If Barnett is the first scholar to analyze Middle Eastern alliances from an explicitly constructivist viewpoint (Lynch 1999 is soon to follow), he is certainly not the first to emphasize ideology and identity issues. Less theoretically informed, more specifically regional accounts of Middle East international relations published over the decades have been emphasizing these same factors. Fouad Ajami (1978-79, 1998) has made the declining significance of Arab nationalism the central explanatory variable for changes in regional international politics. Gamil Matar and cAli al-Din Hilal [Disuqi] (1983), in what is the most sophisticated treatment in Arabic of regional political dynamics that I have found, identify Arab nationalist feelings as both the glue that holds the system together and its most important behavioral property. Less attention has been paid, in literature on regional international relations, to an equally important ideological/identity factor: Islam. Piscatori (1986) demonstrated the theoretical and practical compatibility of Islam and the state system, and other works have treated the particular effects of the Iranian revolution on regional politics (Ramazani 1986, Esposito 1990). However, little systematic effort has been made to understand how trans-national Islamist political ideologies have affected foreign policy outcomes in the region (for one recent effort, see Eickelman 1997).
In many ways the "neoclassical realist" approach tries to straddle the neo-realist/constructivist divide. Neoclassical realists accept fundamental realist assumptions about the centrality of power and security concerns in regional politics and the balancing proclivity of states. Their novel theoretical insight is to place domestic state-building and regime security concerns at the forefront of Middle Eastern states’ foreign policy goals. For neoclassical realists, foreign policy is one more tool in leaders’ efforts to get and keep power domestically. Classic works of regional international politics like Seale (1986) and Kerr (1971) provide, though not self-consciously, neoclassical realist readings of inter-Arab politics. The best recent example of a self-aware and theoretically sophisticated neoclassical realist approach is Malik Mufti’s Sovereign Creations (1996). Mufti provides a detailed account of how various regimes in Syria and Iraq used Arab nationalist ideology and Arab unity efforts to gain the necessary breathing space in the region to consolidate their regimes domestically and marginalize their domestic opponents. He views Arab leaders not as bound by normative understandings of Arabism, but rather as cynical exploiters using those norms to balance their regional opponents and destroy their domestic opposition.
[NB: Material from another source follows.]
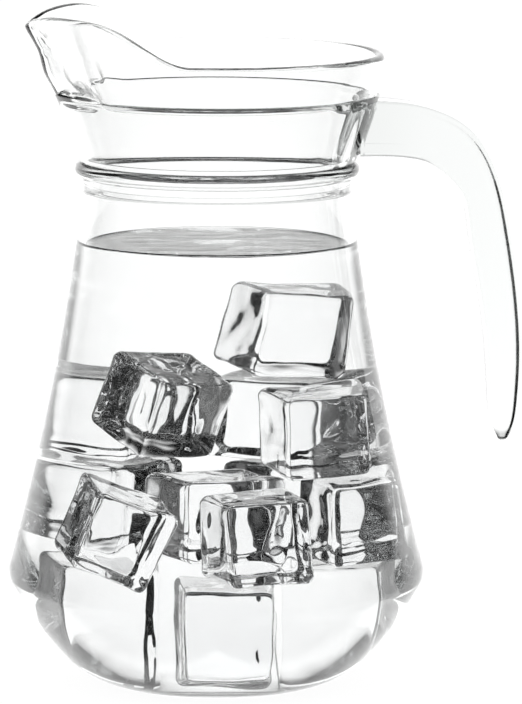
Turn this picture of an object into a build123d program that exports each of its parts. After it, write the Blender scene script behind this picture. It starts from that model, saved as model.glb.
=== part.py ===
from build123d import *
import math
import os

# A pressed and blown glass pitcher with a pulled spout and an open handle, filled
# with water over a pile of clear ice cubes. Millimetres, +Z up, the origin in the
# middle of the foot, the spout towards -X and the handle towards +X.

# Jug body, outside
FOOT_R = 27.5             # where the flat standing ring ends and the heel begins
PUNT_R = 22.5             # the underside is pushed up inside the standing ring
PUNT_RISE = 2.0
HEEL_BEND_R = 31.0        # three tangent arcs lead from the foot round the belly
HEEL_TURN = 47.0
BOWL_BEND_R = 112.0
BOWL_TURN = 15.0
BELLY_BEND_R = 8.5
BELLY_TURN = 43.5
NECK_R = 43.6             # top of the long tapering side
NECK_Z = 164.8
SEAM_STEP = 0.3          # the line left where the blow mould met the neck mould
SEAM_HEIGHT = 0.8
RING_Z = 170.0            # middle of the round ring under the collar
RING_R = 2.5
RING_REACH = 46.4
COLLAR_FOOT_R = 45.4
COLLAR_TOP_R = 52.8
LEDGE_Z = 194.2           # the collar's top, where the inside steps in
# Jug body, inside
WALL = 3.0
FLOOR_Z = 6.0
COLLAR_WALL = 3.6
LEDGE_WIDTH = 1.6
# Rim band and spout
RIM_WALL = 3.2
RIM_Z = 208.0
RIM_ROUND = 1.0
# Each level of the band: height, radius of the round part, reach of the spout, and
# half the spout's width just behind its tip
BAND_LEVELS = (
    (LEDGE_Z - 1.2, 51.4, 51.4, 25.0),
    (LEDGE_Z + 1.0, 52.9, 53.0, 24.0),
    (201.0, 53.6, 56.2, 17.0),
    (209.0, 54.6, 58.6, 8.5),
    (215.5, 54.8, 62.2, 6.0),
    (224.0, 54.8, 66.0, 6.0),
)
FLANK_FROM = 45.0         # angle from -X where the round part gives way to the flank
# The rim's line seen from the side: x and height, from the level part to the tip
RIM_LINE = ((-12.0, RIM_Z), (-30.0, 216.0), (-48.0, 221.6), (-66.0, 212.5))

# Handle, seen from the side: outer edge and inner edge at each station, then width
HANDLE_STATIONS = (
    ((40.0, 193.4), (40.0, 174.8), 27.0),
    ((55.0, 192.6), (55.0, 174.6), 24.5),
    ((66.5, 191.0), (66.0, 173.2), 21.5),
    ((78.0, 186.4), (71.5, 170.3), 20.5),
    ((86.2, 178.4), (77.3, 164.8), 20.0),
    ((91.0, 168.2), (80.4, 160.0), 19.5),
    ((95.0, 152.0), (82.3, 149.2), 19.0),
    ((98.6, 127.5), (86.2, 126.3), 18.0),
    ((99.6, 107.0), (88.5, 106.6), 16.5),
    ((98.9, 94.0), (89.2, 94.0), 14.5),
    ((97.5, 85.5), (90.3, 85.5), 11.5),
)
HANDLE_TIP = ((95.6, 81.2), (92.2, 81.2), 7.0)
HANDLE_ROUND = 0.36       # corner radius as a share of the section's thickness

# Water
WATER_Z = 145.3
WATER_GAP = 0.3           # kept from the glass and from each cube

# Ice cubes, each with its bearing from the handle, its distance from the axis and
# its height, then its turn about the upright, its lean outwards and its tip sideways
CUBE = 29.0
CUBE_EDGE = 2.2
CUBES = (
    (-88, 29.4, 23.5, -2, 0, 0),
    (0, 29.5, 23.6, 0, 0, 0),
    (170, 28.8, 24, 10, 0, 0),
    (88, 29.5, 23.6, 2, 0, 0),
    (-140, 41, 53.5, 144, 22, 4),
    (-75, 38, 53.3, 2, 0, 2),
    (-10, 38, 53.9, 39, 0, 2),
    (56, 38, 53.3, -4, 0, 2),
    (128, 38, 54, 4, 0, -3),
    (90, 2, 53.5, -70, 0, 0),
    (-130, 25, 95, 158, 6, 18),
    (-24, 30, 84, 44, -2, 2),
    (60, 29, 83.6, 8, 0, 2),
    (140, 32.5, 84.8, 2, 0, 0),
    (-6, 19, 116.6, 31, 8, 4),
)


def on_side(face):
    """Stands a face drawn in x and y up into the x and z plane."""
    return Plane.XZ * face


def turned(edges):
    """Turns a closed outline of edges about the jug's own axis."""
    return revolve(on_side(make_face(Wire(edges))), axis=Axis.Z)


def side_arcs(inset):
    """The arcs from the heel to the neck, moved in from the outside by inset."""
    outer_heel = JernArc((FOOT_R, 0), (1, 0), HEEL_BEND_R, HEEL_TURN)
    join = outer_heel @ 1
    way = outer_heel % 1
    if inset:
        turn = math.radians(HEEL_TURN)
        floor = FLOOR_Z + inset - WALL
        join = join + Vector(-way.Y, way.X) * inset
        bend = (join.Y - floor) / (1 - math.cos(turn))
        start = (join.X - bend * math.sin(turn), floor)
        heel = JernArc(start, (1, 0), bend, HEEL_TURN)
    else:
        heel = outer_heel
    bowl = JernArc(heel @ 1, heel % 1, BOWL_BEND_R - inset, BOWL_TURN)
    belly = JernArc(bowl @ 1, bowl % 1, BELLY_BEND_R - inset, BELLY_TURN)
    side = TangentArc([belly @ 1, (NECK_R - inset, NECK_Z)], tangent=belly % 1)
    return [heel, bowl, belly, side]


def outer_body():
    """The outside of everything below the rim band, as one solid."""
    arcs = side_arcs(0)
    seam_r = NECK_R + SEAM_STEP
    seam_top = NECK_Z + SEAM_HEIGHT
    ring_low = RING_Z - RING_R
    ring_high = RING_Z + RING_R
    ring_in = RING_REACH - RING_R
    edges = [
        Line((0, PUNT_RISE), (PUNT_R / 2, PUNT_RISE)),
        Spline([(PUNT_R / 2, PUNT_RISE), (PUNT_R, 0)], tangents=[(1, 0), (1, -0.4)]),
        Line((PUNT_R, 0), (FOOT_R, 0)),
        *arcs,
        Line((NECK_R, NECK_Z), (seam_r, NECK_Z)),
        Line((seam_r, NECK_Z), (seam_r, seam_top)),
        Line((seam_r, seam_top), (ring_in, ring_low)),
        ThreePointArc((ring_in, ring_low), (RING_REACH, RING_Z), (ring_in, ring_high)),
        Line((ring_in, ring_high), (COLLAR_FOOT_R, ring_high)),
        Line((COLLAR_FOOT_R, ring_high), (COLLAR_TOP_R, LEDGE_Z)),
        Line((COLLAR_TOP_R, LEDGE_Z), (0, LEDGE_Z)),
        Line((0, LEDGE_Z), (0, PUNT_RISE)),
    ]
    return turned(edges)


def inside(gap=0.0):
    """The hollow of the jug below the ledge, kept in from the glass by a gap."""
    arcs = side_arcs(WALL + gap)
    floor = FLOOR_Z + gap
    neck_r = NECK_R - WALL - gap
    collar_low = RING_Z + RING_R
    collar_r = COLLAR_FOOT_R - COLLAR_WALL - gap
    ledge_r = COLLAR_TOP_R - RIM_WALL - LEDGE_WIDTH - gap
    edges = [
        Line((0, floor), arcs[0] @ 0),
        *arcs,
        Spline([(neck_r, NECK_Z), (collar_r, collar_low)],
               tangents=[arcs[-1] % 1, (ledge_r - collar_r, LEDGE_Z - collar_low)]),
        Line((collar_r, collar_low), (ledge_r, LEDGE_Z)),
        Line((ledge_r, LEDGE_Z), (0, LEDGE_Z)),
        Line((0, LEDGE_Z), (0, floor)),
    ]
    return turned(edges)


def spout_outline(radius, reach, nose, z):
    """A round outline drawn out towards -X into a pinched nose, at height z."""
    leave = math.radians(FLANK_FROM)
    on_round = (-radius * math.cos(leave), radius * math.sin(leave))
    beside_tip = (nose * 0.5 - reach, nose)
    tip = (-reach, 0)
    far_beside_tip = (beside_tip[0], -beside_tip[1])
    far_round = (on_round[0], -on_round[1])
    front = Spline(
        [on_round, beside_tip, tip, far_beside_tip, far_round],
        tangents=[(-on_round[1], on_round[0]), (-far_round[1], far_round[0])],
    )
    back = ThreePointArc(far_round, (radius, 0), on_round)
    return Pos(0, 0, z) * make_face(Wire([front, back]))


def band_solid(inset):
    """The rim band and spout as a solid drawn through the band's levels."""
    outlines = [
        spout_outline(radius - inset, reach - inset, nose - inset * 0.6, z)
        for z, radius, reach, nose in BAND_LEVELS
    ]
    return loft(outlines)


def above_rim():
    """Everything above the rim's line, to be cut away."""
    far, high = 90.0, 260.0
    line = Spline(RIM_LINE, tangents=[(-1, 0), (-1, -0.9)])
    start, end = RIM_LINE[0], RIM_LINE[-1]
    edges = [
        Line((far, start[1]), start),
        line,
        Line(end, (-far, end[1])),
        Line((-far, end[1]), (-far, high)),
        Line((-far, high), (far, high)),
        Line((far, high), (far, start[1])),
    ]
    return extrude(on_side(make_face(Wire(edges))), amount=far, both=True)


def rim_edges(band, cut):
    """The two edges of the rim, outside and inside, all the way round."""
    sheet = cut.faces()
    marks = (0.1, 0.35, 0.65, 0.9)
    lying = [
        edge for edge in band.edges()
        if all(min(face.distance_to(edge @ t) for face in sheet) < 0.01 for t in marks)
    ]
    return [edge for edge in lying if edge.length > RIM_WALL + 0.5]


def jug_body():
    """The jug in one piece of glass: foot, belly, neck ring, collar, band and spout."""
    cut = above_rim()
    band = band_solid(0) - band_solid(RIM_WALL) - cut
    band = band.fillet(RIM_ROUND, rim_edges(band, cut))
    return outer_body() - inside() + band


def handle_section(outer, inner, width):
    """One section of the handle, square to the line from its inner to its outer edge."""
    outer = Vector(outer[0], 0, outer[1])
    inner = Vector(inner[0], 0, inner[1])
    across = outer - inner
    plane = Plane((outer + inner) * 0.5, x_dir=across, z_dir=across.cross(Vector(0, 1, 0)))
    thick = across.length
    return plane * RectangleRounded(thick, width, thick * HANDLE_ROUND)


def collar_core():
    """A cone that carries on the collar's outer side, up and down past the handle."""
    low, high = RING_Z + RING_R, LEDGE_Z
    slope = (COLLAR_TOP_R - COLLAR_FOOT_R) / (high - low)
    past = 10.0
    foot = COLLAR_FOOT_R - slope * past
    top = COLLAR_TOP_R + slope * past
    height = high - low + 2 * past
    return Pos(0, 0, (low + high) / 2) * Cone(foot, top, height)


def handle():
    """The handle, drawn through its stations and fitted to the collar's side."""
    sections = [handle_section(*station) for station in HANDLE_STATIONS]
    tip = loft([sections[-1], handle_section(*HANDLE_TIP)])
    return loft(sections) + tip - collar_core()


def cube_place(bearing, out, height, turn, lean, tip):
    """Where one ice cube lies in the pile."""
    return Rot(0, 0, bearing) * Pos(out, 0, height) * Rot(0, 0, turn) * Rot(0, lean, 0) * Rot(tip, 0, 0)


def ice_cube(place):
    """One clear ice cube with its edges taken off."""
    block = Box(CUBE, CUBE, CUBE)
    return place * chamfer(block.edges(), CUBE_EDGE)


def water(places):
    """The water up to its level, with room left in it for every cube."""
    size = CUBE + 2 * WATER_GAP
    rooms = [place * Box(size, size, size) for place in places]
    up_to_level = Pos(0, 0, WATER_Z / 2) * Box(200, 200, WATER_Z)
    return (inside(WATER_GAP) & up_to_level) - rooms


def save(shape, name):
    """Writes one piece to its own file."""
    export_step(shape, f"parts/{name}.step")


def main():
    os.makedirs("parts", exist_ok=True)
    places = [cube_place(*pose) for pose in CUBES]
    save(jug_body(), "jug_body")
    save(handle(), "handle")
    save(water(places), "water")
    for number, place in enumerate(places, 1):
        save(ice_cube(place), f"ice_cube_{number:02d}")


main()
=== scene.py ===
import math

import bmesh
import bpy
import numpy as np
from mathutils import Matrix, Vector, noise


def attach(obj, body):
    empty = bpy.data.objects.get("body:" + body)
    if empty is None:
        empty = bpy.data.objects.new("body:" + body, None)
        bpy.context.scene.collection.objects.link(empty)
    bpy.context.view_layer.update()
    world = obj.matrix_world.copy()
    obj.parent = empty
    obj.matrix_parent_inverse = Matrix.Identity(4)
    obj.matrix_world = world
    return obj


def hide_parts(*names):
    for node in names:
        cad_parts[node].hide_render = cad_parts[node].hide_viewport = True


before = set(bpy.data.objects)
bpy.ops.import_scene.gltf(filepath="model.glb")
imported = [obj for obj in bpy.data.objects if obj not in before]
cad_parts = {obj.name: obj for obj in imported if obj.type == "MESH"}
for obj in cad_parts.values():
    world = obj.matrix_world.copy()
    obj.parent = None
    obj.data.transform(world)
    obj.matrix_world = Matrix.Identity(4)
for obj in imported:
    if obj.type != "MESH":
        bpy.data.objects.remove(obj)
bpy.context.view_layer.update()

MM = 0.001
TURN_STEPS = 320          # points round the jug
BAND_STEPS = 40           # rings up the band above the ledge
CENTRE_R = 0.6            # first ring, as close to the axis as the skin needs
EDGE_GAP = 0.05           # between two rings that keep an edge crisp

# Side of the jug in millimetres, as in the solids
FOOT_R = 27.5
PUNT_R = 22.5
PUNT_RISE = 2.0
HEEL = (31.0, 47.0)       # radius and turn of each of the three arcs
BOWL = (112.0, 15.0)
BELLY = (8.5, 43.5)
NECK = (43.6, 164.8)
SEAM_STEP = 0.3
SEAM_HEIGHT = 0.8
RING_Z = 170.0
RING_R = 2.5
RING_REACH = 46.4
RING_TOP_IN = 0.9         # how far the ring's top reaches out to the collar
COLLAR_FOOT_R = 45.4
COLLAR_TOP_R = 52.8
LEDGE_Z = 194.2
WALL = 3.0
FLOOR_Z = 6.0
COLLAR_WALL = 3.6
LEDGE_WIDTH = 2.2         # a little wider than in the solid
RIM_WALL = 3.2
RIM_Z = 208.0
WATER_Z = 145.3
LEDGE_STEP = 2.3          # height over which the ledge inside the collar turns in
WATER_OVERLAP = 0.12      # how far the water's skin reaches into the glass
# Each level of the band: height, radius of the round part, reach of the spout, and half
# the spout's width just behind its tip
BAND_LEVELS = (
    (LEDGE_Z, 52.5, 52.5, 24.5),
    (LEDGE_Z + 1.0, 52.9, 53.0, 24.0),
    (201.0, 53.6, 56.2, 17.0),
    (209.0, 54.6, 58.6, 8.5),
    (215.5, 54.8, 62.2, 6.0),
    (224.0, 54.8, 66.0, 6.0),
)
FLANK_FROM = math.radians(45.0)
FLANK_STEPS = 60
NOSE_INSET = 0.6          # how much of the wall the spout's nose loses inside
SPOUT_LEVEL = 212.0       # height at which the rim's line is read off the band
TIP_KEPT = math.radians(14)      # the spout's tip stays sharp up to here
TIP_BLEND = math.radians(16)     # and its flanks are softened past this much more
SOFTEN_SAMPLES = 1441            # a quarter of a degree apart
SOFTEN_SPREAD = 91
PINCH_DEPTH = 1.1         # unevenness of the glass inside the spout's tip
PINCH_SPREAD = math.radians(9)
PINCH_FROM = 205.0        # height where it starts, and over which it grows
PINCH_GROWS = 4
ROOT_WAVE = 1.5           # unevenness inside the collar beside the handle
ROOT_SPREAD = math.radians(34)
RIM_LINE = ((-12.0, RIM_Z), (-30.0, 216.0), (-48.0, 221.6), (-66.0, 212.5))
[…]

The neoclassical realist framework provides a theoretically informed basis from which to examine Middle Eastern regional politics (full disclosure – I am working on a project on war and alliance decisions in the Gulf that is premised very much on neoclassical realist assumptions). However, neoclassical realist approaches do not approach the parsimony and conceptual clarity of either neo-realism or constructivism. While neoclassical realists will argue for the primacy of domestic political concerns in states’ alliance decisions, they have not developed specific hypotheses about what kind of alliance behavior we should expect from what kind of domestic motivations. Will states bandwagon with external supporters of their domestic opponents, or balance against them? David (1991) presents cases where both results ensued. The task for those working in the neoclassical realist framework is to generate more specific hypotheses that can be tested against those of the other theoretical approaches.
The rent-seeking explanation for regional alliance behavior is a model of parsimony and conceptual clarity. Best exemplified by Laurie Brand’s (1994) work on Jordan’s inter-Arab alignments, this approach is based on a simple premise: states will ally with those from whom they will receive the most cash. Rent-seeking has been an important dynamic in regional alliance behavior since the rise of petro-dollar diplomacy in the 1970’s. It has been a factor in decisions (at various times) by Egypt, Syria, the former Yemen Arab Republic and Jordan to align with Saudi Arabia. At least part of Egyptian, Syrian and Turkish alignment motivations in the Gulf War of 1990-91 can be attributed to rent seeking. Brand has introduced an important and previously under-theorized element into the study of regional international politics.
That being said, the rent-seeking (or, as Malin terms it, "entrepreneurial statecraft") approach must still address a number of important issues before it can validate its ambitious claims. First, the concept of rent has to be defined more specifically. Brand included just about any kind of economic exchange in her analysis. Government to government deals were given equal weight with exchanges between outside governments and local Jordanian actors (companies, groups, etc.). At least some of her examples, particularly of efforts by Iraq to cultivate relations with sub-state actors in Jordan, could be more accurately seen as Iraqi attempts to penetrate Jordanian society. She folds together aid given directly to the Jordanian government by regional states with more diffuse trade agreements between countries, whose benefit to the Jordanian regime is much less direct. Concentrating specifically on government-to-government aid exchanges seems to me to be a practical way to focus theory-building efforts in this area. Second, those seeking to develop this paradigm have to focus on when rent-seeking is not important, when it is overridden by other alliance motivations. Saudi money could not prevent Egypt from signing a peace treaty with Israel, or Syria from allying with Iran in the Iran-Iraq War. Jordan gave up hundreds of millions of potential aid dollars from the Gulf monarchies in aligning with Iraq in 1990-91. Specifying the scope conditions for rent-seeking behavior is a central theoretical task.
The Middle East provides an ideal region in which to test these various theoretical approaches, both in the fields of patron-client ties and of regional alignments. Controlled comparisons can be developed in which these competing theoretical approaches would predict different kinds of alliance behavior, and students can examine just how the Middle Eastern states behaved. The multi-polar nature of the region, its myriad conflicts, and sustained outside power interest in it provide numerous data points for such comparisons. The most important step toward theoretical cumulation in this regard is for all of us who work on these questions: 1) to be aware of these theoretical debates, 2) to construct our research designs in such a way as to test competing theoretical approaches, and 3) to report our findings in such a way that scholars interested in alliance questions in general, but perhaps not focused specifically on the Middle East region, will find compelling reasons to read and cite those findings.